On Wednesday I moderated a World Trade Organization panel in Geneva that examined the impact of Internet restrictions on international commerce and how Internet censoring and filtering may violate WTO agreements.
The UN has viewed restrictions on access to information as a human rights issue, but the enforcement of human rights commitments against wayward states has typically lacked the ability to alter their behavior. More recently, the Internet's evolution as a platform to enable commerce has also put the issue of Internet restrictions on the radar of the international trade system. The issue of trade and free expression is gaining media attention including this World Radio Switzerland interview of Google's William Echikson from Tuesday.
Trade officials may be more effective at altering Internet restrictions like filtering and censorship because of the potential for economic retaliation. But as a precursor we need a broader understanding among policymakers that just like boats, planes and the postal service, the Internet is a vehicle for trade.
Data is becoming increasingly economically relevant, and even critical, either as a fundamental part of a service, such as financial, health care, telecommunications, and computing services, or as the delivery mechanism for electronic goods such as digital media and software applications.
In fact, McKinsey just released a study that valued the contribution of search engines to the global economy at $780 billion annually. Facebook, whose core value lies in making data useful to its users and advertisers, is currently valued higher than Goldman Sachs. And these points do not even address how much the Internet is transforming more traditional export sectors and supply chains around the world.
The Internet has been likened to a digital Silk Road, ferrying electrons around the world and enabling trade in service sectors that were not too long ago considered by economists to be non-tradeable. Now a Chinese engineer, a German lawyer, a British banker or an Indian accountant can ply their trade anywhere in the world that has an Internet connection -- and all without ever having to get on a plane and pass through a customs checkpoint.
The global value of music distributed online was $4.6 billion in 2010. Amazon just recently announced that it is selling more digital books than physical ones, and supply chains are no longer subservient to manufacturing, but masters of it.
Where it was once mainly limited to the developing world, the Internet is now truly affecting every corner of the globe. Spurred on by the rapid adoption of mobile devices, China has more Internet users than the entire population of the U.S., and India expects to have 160 million Internet users in two years time.
The global online marketplace is growing, but the laws created before the Internet are not always clear and often not enforced. Conflicts over digital trade issues are now a leading cause of WTO disputes. Presently, we find ourselves in a strange world where physical trade is increasingly liberalized, yet digital trade remains restricted.

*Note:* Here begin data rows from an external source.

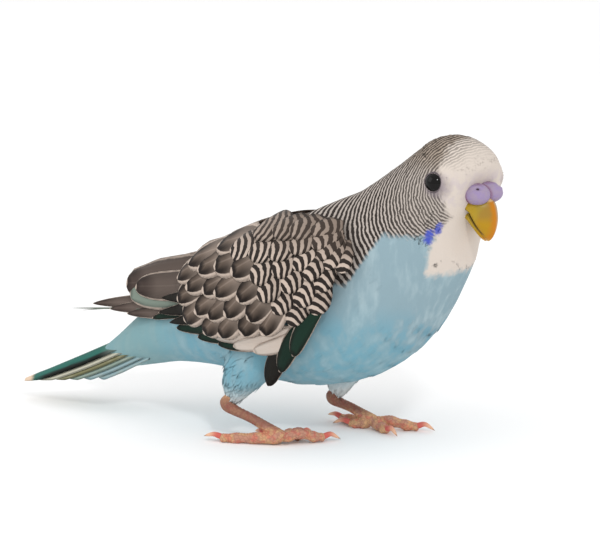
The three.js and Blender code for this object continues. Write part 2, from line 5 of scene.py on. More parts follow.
import bpy
import numpy as np
from bpy.props import FloatProperty, FloatVectorProperty, IntProperty, PointerProperty
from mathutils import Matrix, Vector


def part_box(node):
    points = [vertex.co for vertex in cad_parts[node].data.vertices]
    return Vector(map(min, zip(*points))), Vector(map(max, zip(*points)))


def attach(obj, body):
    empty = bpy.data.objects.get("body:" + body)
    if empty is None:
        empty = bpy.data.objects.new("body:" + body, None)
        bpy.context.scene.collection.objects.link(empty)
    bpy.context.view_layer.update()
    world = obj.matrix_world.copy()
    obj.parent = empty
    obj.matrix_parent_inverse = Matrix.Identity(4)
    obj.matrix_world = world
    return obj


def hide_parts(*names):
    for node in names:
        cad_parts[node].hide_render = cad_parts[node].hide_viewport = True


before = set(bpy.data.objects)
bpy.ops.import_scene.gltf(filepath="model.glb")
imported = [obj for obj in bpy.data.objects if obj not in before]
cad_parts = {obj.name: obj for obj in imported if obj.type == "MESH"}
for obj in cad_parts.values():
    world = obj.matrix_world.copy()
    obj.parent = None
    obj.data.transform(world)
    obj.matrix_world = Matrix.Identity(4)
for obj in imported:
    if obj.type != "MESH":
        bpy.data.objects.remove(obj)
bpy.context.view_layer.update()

bl_info = {
    "name": "Budgerigar",
    "version": (1, 0, 0),
    "blender": (4, 5, 0),
    "location": "3D View > Sidebar > Budgerigar",
    "description": "Dresses the packed budgerigar in skin, feathers, horn and scales",
    "category": "Object",
}

# Places below are in millimetres of the bird's own frame: x forwards, y to its left, z up.
MM = 0.001
UP = np.array([0.0, 0.0, 1.0])
HEAD_PLACE = np.array([36.5, 0.0, 69.5])
EYE_AXIS = np.array([3.5, 12.1, 2.3])  # forwards, sideways and up from the middle of the head
EYE_DEPTH = 10.75  # from the middle of the head to the middle of the eyeball
EYE_RADIUS = 2.9
FLESH_NODES = ("head", "neck", "torso", "rump", "thigh_right", "thigh_left")
SIDES = {"right": -1, "left": 1}
BODY = "root"

# The line through the middle of the flesh in side view, from the tail to the face.
BODY_LINE = [(-68, 14), (-55, 19), (-40, 24.5), (-20, 31), (4, 39), (24, 53), (34, 65), (40, 69), (50, 69)]
THIGHS = {
    "right": ((-13.0, -10.4, 24.0), (-20.4, -15.2, 8.6)),
    "left": ((4.0, 10.4, 23.0), (-1.2, 9.4, 6.8)),
}
THIGH_REACH = 7.5

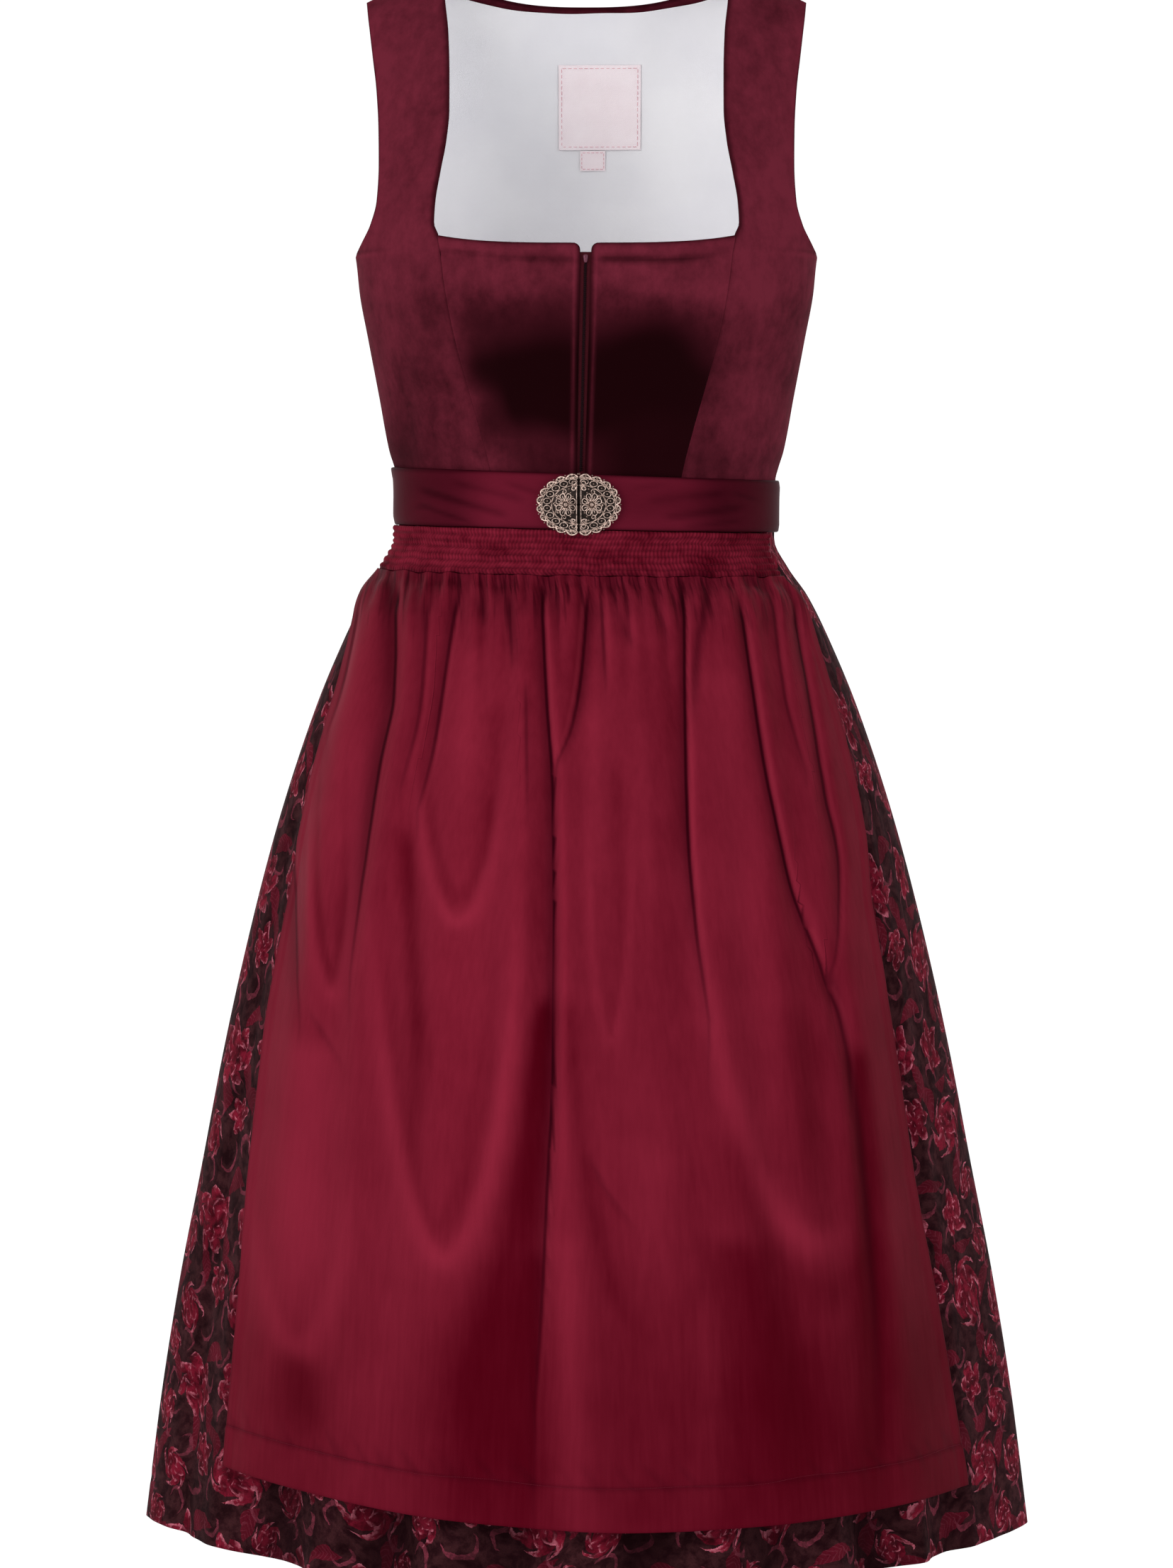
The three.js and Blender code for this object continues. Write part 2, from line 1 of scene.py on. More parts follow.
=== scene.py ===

The administration has taken a stance on Internet freedom issues. Secretary Clinton has made it clear in policy speeches that Internet censorship is both a human rights and a trade issue. In 2009 when China mandated that all computers sold in its country contain Internet filtering software, our USTR and other trade officials objected and the order was ultimately not enforced.
Just this year, the U.S. and EU agreed upon joint trade principles that affirmed the importance of the free flow of information and an open Internet.
The WTO forum this week will hopefully help build understanding and momentum for recognizing the importance of the Internet as a trade delivery route and make sure the free flow of information is a top diplomatic and trade priority. We need to enforce existing trade agreements and build clearer protections into new ones.
I hope efforts to highlight these issues will be increasingly put in the context of global economic negotiations. Given President Obama's oft publicized commitment to double U.S. exports, it is appropriate for the U.S. to fight protectionist limits on the provision of Internet services around the world as U.S. companies are disproportionately affected by these measures. Other countries around the world need to recognize the vital and growing importance of the Internet to world trade and their own domestic economies.
Although there is much to debate, economic diplomats worldwide need to intensify their focus on Internet-related trade. Taking steps to develop international norms and a framework based on principles should address current deficiencies, and lay the foundation for new technology or technology-related issues that are around the corner.